Understanding Cross-border Investment Dynamics in the Housing Sector

Authors

Associate Professor, Department of Political Science, Faculty of Literature and Humanities, University of Mohaghegh Ardabili, Ardabil, Iran.

Abstract

This paper explores and tries to explain the transnational investment behavior of Tabriz citizens in the foreign countries' residential sectors. The main focus of this study is to investigate the motivations, strategies, and outcomes linked to such cross-border investments. The research design adopted for this study is qualitative, based on the grounded theory approach. Using in-depth interviews with 18 cross-border investors from Tabriz and data analysis based on Strauss and Corbin's approach, some open, focused, and selective codes were extracted.
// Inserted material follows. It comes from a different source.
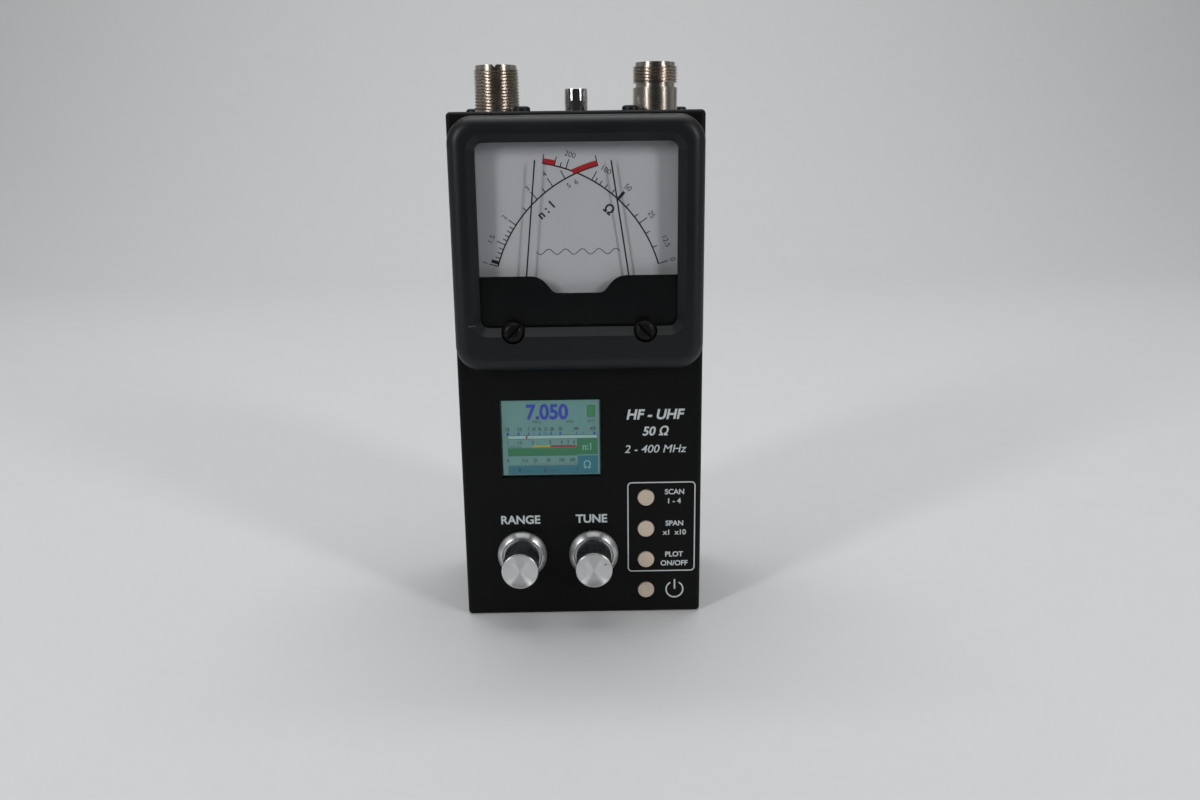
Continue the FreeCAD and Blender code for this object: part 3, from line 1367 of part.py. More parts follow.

Based on the research findings, it is observed that economic insecurity, preservation of asset value, government incentives, and successful experiences of migrants and political-social changes are among the causal conditions. Yet, the variables incorporated in the contextual factors are legal environments of host country, information availability, cultural contact and social networks. Whereas, the fluctuating currency, changing exchange rate, competition between investors, and psychic effects are recognized to be intervening variables. All these factors collectively are considered as main driving forces for cross-boundary investments of the people in the real estate sector . Contrarily, the research findings indicate that such strategies of acceptance and resistance by the citizens have led to reduced domestic investment and increased dependence on foreign markets through the results of cross-border investment activities over the past years. The happening has also contributed towards uneven distribution of wealth, migration and family system changes, as well as breakdown of social cohesion. The effects of such investments also include the loss of national identity, changes in values and beliefs, and the discovery of new social networks. The inference from this research is that while Iranians' cross-border investment may yield short-term personal financial gains, it has very significant long-term costs regarding its adverse impact on the sustainable development and welfare of the Iranian society.